Some of the causes of brown teeth include tartar, fluorosis, celiac disease, tobacco, chlorine and genetic defects and hereditary diseases.

TARTAR

Tartar also called calculus is usually a plaque that hardens and forms on the teeth. It is usually found on the upper and lower parts of the gum. Due to its porosity and roughness, it can easily lead to gum disease which is characterised by the brown discolouration of the teeth hence the need of removal by a dentist through usage of special tools.

The plaque causing tartar is usually caused by the mixture of food by products with proteins to enable the formation of the solid sticky film.

FLUOROSIS

Taking excessive fluoride usually causes fluorosis whereby the severity will involve appearance of brown pits on the teeth. This may also happen where one has too much fluoride in the body and this mostly happens in kids whose formation of teeth are still on-going in the gum. More serious fluorosis is usually indicated by a brown discolouration pit or patch.

CELIAC DISEASE

The celiac disease awareness programme stipulates that those people who suffer from the celiac disease have iron deficiency hence their tooth enamel is poorly developed causing discolouration in the form of brown spots. Usually when one suffers from this disease, which is permanent, the only remedy they take is restoration so as to cover their condition.

TOBACCO

Smoking or chewing of tobacco can lead to brown teeth. This is because tobacco contains tar and nicotine which causes bacterial plaque leading to gum disease. It is heavy smokers who adversely show brown teeth after many years of smoking.

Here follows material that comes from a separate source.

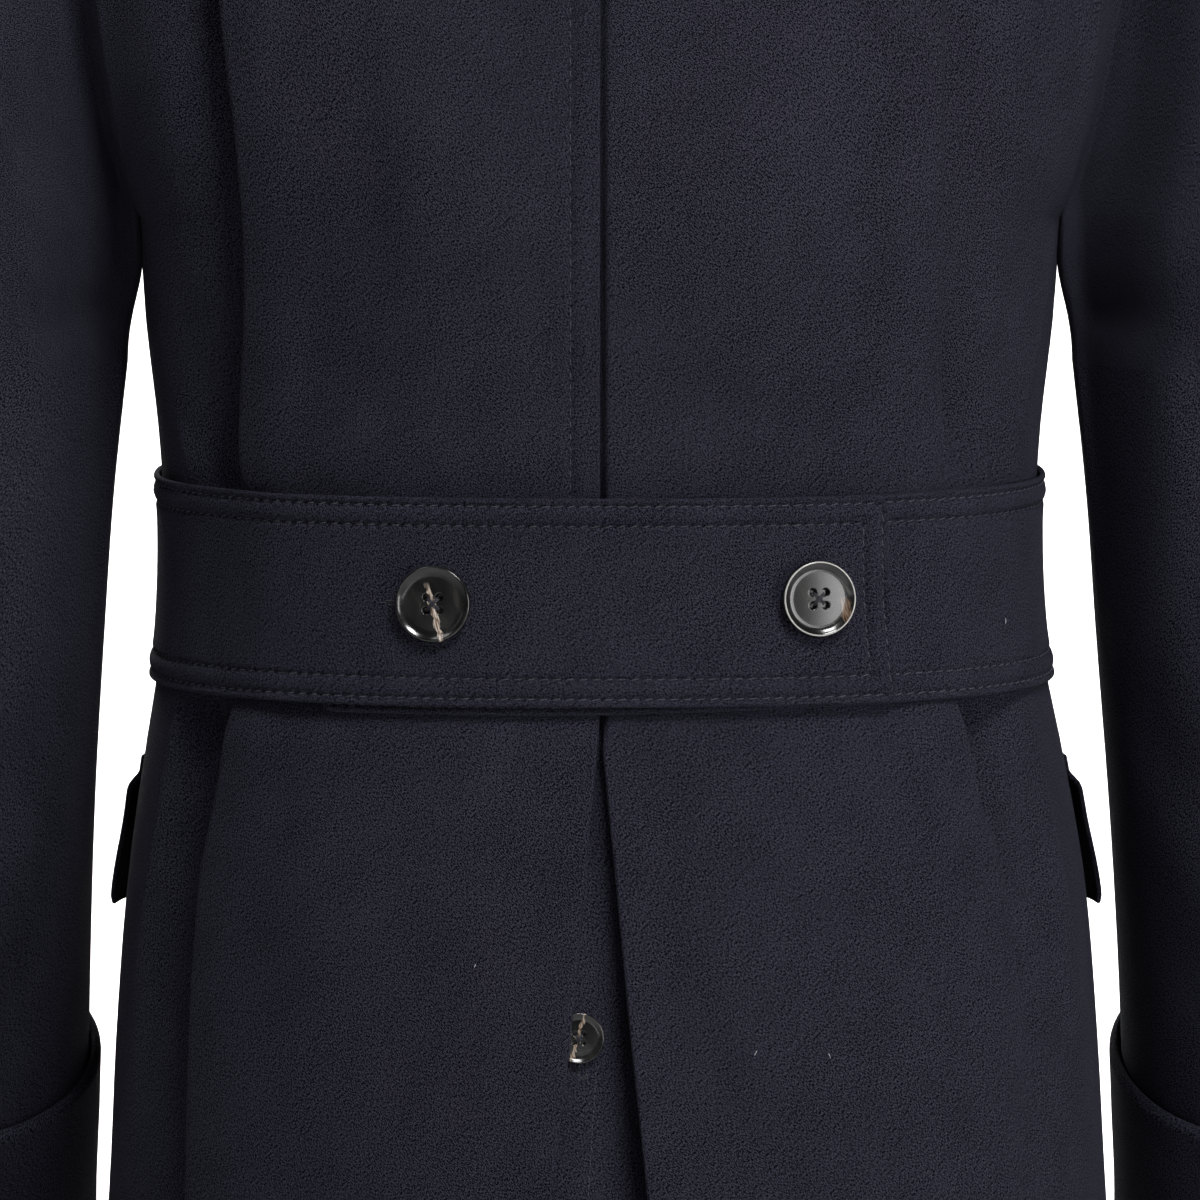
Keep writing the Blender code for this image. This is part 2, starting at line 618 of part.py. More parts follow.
def laid_on_front(side, shares, heights, lift):
    """Grid of points on the front panel's own facets, lifted off them."""
    s = sorted(set(shares) | {c for c in FRONT_COLUMNS if shares[0] < c < shares[-1]})
    z = sorted(set(heights) | {h for h in FRONT_ROWS_Z if heights[0] < h < heights[-1]})
    s = np.array(s)
    z = np.array(z)
    grid_s = np.array(FRONT_COLUMNS)
    grid_z = np.array(FRONT_ROWS_Z)
    t = ((grid_z - HEM_Z) / (ARMPIT_Z - HEM_Z))[:, None]
    grid = front_panel(side, grid_s[None, :], t)
    j = np.clip(np.searchsorted(grid_s, s, side="right") - 1, 0, len(grid_s) - 2)
    i = np.clip(np.searchsorted(grid_z, z, side="right") - 1, 0, len(grid_z) - 2)
    v = ((s - grid_s[j]) / (grid_s[j + 1] - grid_s[j]))[None, :, None]
    u = ((z - grid_z[i]) / (grid_z[i + 1] - grid_z[i]))[:, None, None]
    low = grid[i][:, j] * (1 - v) + grid[i][:, j + 1] * v
    high = grid[i + 1][:, j] * (1 - v) + grid[i + 1][:, j + 1] * v
    points = low * (1 - u) + high * u
    angle = np.arctan2(points[..., 0], points[..., 1])
    outward = unit(on_body(angle, points[..., 2], 0.01 + 0 * angle) - oval(angle, points[..., 2]))
    return points + outward * lift(z)[:, None, None]


def make_pockets(parts):
    """Patch pockets on the fronts, each with a flap over its mouth."""
    def patch_lift(z):
        return LAID_GAP + 0 * z

    def flap_lift(z):
        lift = 0.0046 + 0.0020 * ease(-z, 0.520, 0.556) - 0.0007 * ease(-z, 0.5555, 0.5580)
        return lift - 0.0040 * ease(z, -0.512, -0.5035)

    for side, name in ((1, "left"), (-1, "right")):
        points = laid_on_front(side, PATCH_SHARES, PATCH_HEIGHTS, patch_lift)
        sheet(parts, "pocket_" + name, points, WALL, True, flip=side < 0)
        points = laid_on_front(side, FLAP_SHARES, FLAP_HEIGHTS, flap_lift)
        sheet(parts, "flap_" + name, points, WALL, True, flip=side < 0)


def lapel_points(side, t, w):
    """Lapel from its roll line, w 0, to its outer edge, w 1, and from the break up to the gorge."""
    roll = GORGE_SHARE * t
    roll_x = -FRONT_EDGE_X + (FRONT_EDGE_X + NECK_HALF) * roll
    roll_z = BREAK_Z + (NECK_SIDE_Z - BREAK_Z) * roll
    edge_x = -FRONT_EDGE_X + 0.006 + (PEAK_X + FRONT_EDGE_X - 0.006) * t + 0.020 * np.sin(math.pi * t)
    edge_z = BREAK_Z - 0.004 + (PEAK_Z - BREAK_Z + 0.004) * t - 0.012 * np.sin(math.pi * t)
    x = roll_x + (edge_x - roll_x) * w
    z = roll_z + (edge_z - roll_z) * w
    raised = 0.0016 if side > 0 else 0.0
    lift = (0.0010 if side > 0 else 0.0014) + raised * ease(w, 0.3, 1.0)
    return on_chest(side, side * x, z, lift)


def make_lapels(parts):
    """Broad lapels lying on the fronts."""
    t = np.linspace(0.03, 1.0, 10)[:, None]
    w = np.linspace(0.0, 1.0, 8)[None, :]
    t = t + 0 * w
    w = w + 0 * t
    for side, name in ((1, "lapel_left"), (-1, "lapel_right")):
        sheet(parts, name, lapel_points(side, t, w), WALL, True, flip=side < 0)


def neckline(q):
    """Line that the collar is sewn to: q 0 is the centre back, 1 is the left gorge."""
    side = np.where(q < 0, -1.0, 1.0)
    size = np.abs(q)
    turn = np.clip(size / NECKLINE_SHARE, 0, 1) * math.pi / 2
    down = np.clip((size - NECKLINE_SHARE) / (1 - NECKLINE_SHARE), 0, 1) * (1 - GORGE_SHARE)
    x = NECK_HALF * np.sin(turn) - (NECK_HALF + FRONT_EDGE_X) * down
    z = NECK_SIDE_Z * (1 - np.cos(turn)) - (NECK_SIDE_Z - BREAK_Z) * down
    y = np.where(size < NECKLINE_SHARE, NECK_BACK * np.cos(turn), chest(x, z))
    return np.stack([side * x, y, z], axis=-1)


def make_collar(parts):
    """Collar with a stand round the neck and a fall over the back and shoulders."""
    q = np.linspace(-1.0, 1.0, 25)
    base = neckline(q)
    size = np.abs(q)
    turn = np.clip(size / NECKLINE_SHARE, 0, 1) * math.pi / 2
    side = np.where(q < 0, -1.0, 1.0)
    front = ease(size, 0.55, 1.0)
    outward = np.stack([side * (np.sin(turn) * (1 - front) + 0.75 * front),
                        np.cos(turn) - 0.55 * front, -0.30 * front], axis=-1)
    outward = unit(outward)
    stand = COLLAR_STAND * (1 - ease(size, 0.45, 1.0)) + 0.004
    up = np.stack([0 * q, -0.10 * np.cos(turn) - 0.30 * front, 1 - 0.4 * front], axis=-1)
    up = unit(up)
    reach = 0.030 + 0.046 * ease(size, 0.0, 0.9)
    drop = 0.050 - 0.032 * ease(size, 0.25, 0.60)
    foot = base + up * 0.0006
    crest = foot + up * stand[:, None] + outward * 0.002
    over = crest + outward * 0.010 - up * 0.001
    edge = foot + outward * (reach + 0.006)[:, None] - np.stack([0 * q, 0 * q, drop], axis=-1)
    middle = (over + edge) / 2 + outward * 0.010
    lines = [foot, foot + (crest - foot) * 0.5, crest, over, middle, edge]
    points = np.stack(lines, axis=0)
    sheet(parts, "collar", points, WALL, True, flip=False)


def button_object(parts, cutters, name, radius, thick, place, normal, holes):
    """Round four-hole button with a dished face, standing on its cloth."""
    profile = [(0.0, 0.70), (0.62, 0.70), (0.84, 0.86), (0.93, 1.0), (1.0, 0.80), (1.0, 0.45),
               (0.80, 0.0), (0.0, 0.0)]
    mesh = bpy.data.meshes.new(name)
    points = [(radius * r, 0.0, thick * h) for r, h in profile]
    mesh.from_pydata(points, [(i, i + 1) for i in range(len(points) - 1)], [])
    item = bpy.data.objects.new(name, mesh)
    parts.objects.link(item)
    spin = item.modifiers.new("turn", "SCREW")
    spin.steps = 20
    spin.render_steps = 20
    spin.use_merge_vertices = True
    spin.merge_threshold = 0.00001
    spin.use_normal_calculate = True
    if holes:
        step = radius * HOLE_PLACE_SHARE
        bore = radius * HOLE_BORE_SHARE
        for i, (cx, cy) in enumerate(((step, step), (-step, step), (-step, -step), (step, -step))):
            bpy.ops.mesh.primitive_cylinder_add(vertices=10, radius=bore, depth=thick * 3,
                                                location=(cx, cy, thick * 0.5))
            cutter = bpy.context.object
            cutter.name = "%s_hole_%d" % (name, i + 1)
            for group in list(cutter.users_collection):
                group.objects.unlink(cutter)
            cutters.objects.link(cutter)
            cutter.display_type = "WIRE"
            cutter.hide_render = True
            cutter.parent = item
            cut = item.modifiers.new("hole_%d" % (i + 1), "BOOLEAN")
            cut.object = cutter
            cut.operation = "DIFFERENCE"
            cut.solver = "EXACT"
    normal = unit(np.asarray(normal, float))
    angle_z = math.atan2(normal[1], normal[0])
    angle_y = math.acos(max(-1.0, min(1.0, normal[2])))
    item.rotation_euler = (0.0, angle_y, angle_z)
    item.location = tuple(np.asarray(place) + normal * LAID_GAP)
    item.data.materials.append(horn_material(name + "_horn"))
    return item


def button_on_body(parts, cutters, name, radius, x, z, front, lift, holes):
    """Button lying on the body at a height and a distance out."""
    angle = float(angle_at(x, z, front=front))
    here = on_body(np.array(angle), np.array(z), np.array(lift))
    further = on_body(np.array(angle), np.array(z), np.array(lift + 0.01))
    thick = radius * BUTTON_THICK_SHARE
    button_object(parts, cutters, name, radius, thick, here, further - here, holes)


def make_buttons(parts, cutters):
    """Two belt buttons, the vent button and six front buttons."""
    belt_top = BELT_LIFT + OVER_STEP + BELT_WALL + 0.0003
    for name, x, z in BELT_BUTTONS:
        button_on_body(parts, cutters, name, BIG_BUTTON_R, x, z, False, belt_top, True)
    for row, (z, left_seat, right_seat) in enumerate(FRONT_BUTTON_ROWS):
        for side, word, seat in ((1, "left", left_seat), (-1, "right", right_seat)):
            name = "front_button_%s_%d" % (word, row + 1)
            button_on_body(parts, cutters, name, BIG_BUTTON_R, side * FRONT_BUTTON_X, z, True, seat,
                           False)
    x = np.array(VENT_BUTTON_X)
    z = np.array(VENT_BUTTON_Z)
    here = vent_underlay(x, z)
    near = vent_underlay(x + 0.002, z)
    above = vent_underlay(x, z + 0.002)
    normal = np.cross(above - here, near - here)
    normal = normal * np.sign(normal[1])
    button_object(parts, cutters, "vent_button", SMALL_BUTTON_R, VENT_BUTTON_THICK, here, normal, True)


def build():
    """Whole coat."""
    parts, cutters = start_scene()
    make_backs(parts)
    make_vent(parts)
    make_fronts(parts)
    make_sleeves(parts)
    make_belt(parts)
    make_pockets(parts)
    make_lapels(parts)
    make_collar(parts)
    make_buttons(parts, cutters)


build()
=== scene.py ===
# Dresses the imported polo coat: fine cloth shells on the solids' own form, seams, stitches,
# buttonholes, horn buttons and brushed navy wool.
import math
import bpy
import numpy as np
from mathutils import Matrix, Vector


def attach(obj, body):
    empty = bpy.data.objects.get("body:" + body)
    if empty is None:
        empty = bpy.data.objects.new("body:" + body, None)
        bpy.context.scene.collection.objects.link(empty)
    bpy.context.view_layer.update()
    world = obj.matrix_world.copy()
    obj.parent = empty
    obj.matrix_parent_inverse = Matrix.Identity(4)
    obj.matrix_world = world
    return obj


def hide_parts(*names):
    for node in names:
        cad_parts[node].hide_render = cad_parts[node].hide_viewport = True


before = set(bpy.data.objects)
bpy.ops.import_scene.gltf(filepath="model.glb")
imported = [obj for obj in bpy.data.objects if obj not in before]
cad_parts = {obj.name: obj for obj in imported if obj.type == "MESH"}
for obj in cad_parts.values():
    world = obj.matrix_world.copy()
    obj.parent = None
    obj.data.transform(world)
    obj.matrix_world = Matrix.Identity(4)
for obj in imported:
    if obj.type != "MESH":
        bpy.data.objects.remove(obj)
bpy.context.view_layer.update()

# Sizes of the coat, the same as its solids, in metres
WALL = 0.0020
BELT_WALL = 0.0022
HEM_Z = -1.120
ARMPIT_Z = -0.275
BELT_TOP_Z = -0.3798
BELT_BOTTOM_Z = -0.4602
BELT_MID_Z = (BELT_TOP_Z + BELT_BOTTOM_Z) / 2
STITCH_PITCH = 0.0049
STITCH_STEPS = (-0.0012, 0.0, 0.0012)
SIDES = ((1, "left"), (-1, "right"))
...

There are special ‘whitening’ toothpastes that work effectively in removing stains caused by smoking and are found over the counter.

CHLORINE

It’s usually added to tap water as a disinfectant but the amount is not liable to cause dental problems and mostly used to kill bacteria in swimming pools. In some instances, staying for too long in a swimming pool may expose one to a little bit more of the antimicrobial agent which may act a little bit harshly to the enamel. The chlorine erodes the enamel until it disappears bringing about the teeth being discoloured to brown.

DENTAL TRAUMA

Trauma in general can cause discolouration of teeth whereby it causes intrapupal haemorrhage and deposition of iron sulphide on dentinal tubules forming a cast which is seen to be greyish brown when the trauma occurrence is laid over a protracted time period. The discolouration normally occurs where roots of teeth have been fully formed.

Parting Shot

It can be said that taking care of one’s teeth can be the easiest of tasks and still a challenge. This is because one may not be aware that they are putting their teeth at risk to damage by taking substances that are harmful to the existence of the teeth.

Usually a good sign of taking care of the teeth is seen in home remedies such as teeth flossing and sometimes use of mouth wash.

The only basic way to avoid the above is to brush your teeth regularly and see a dentist every once in a while.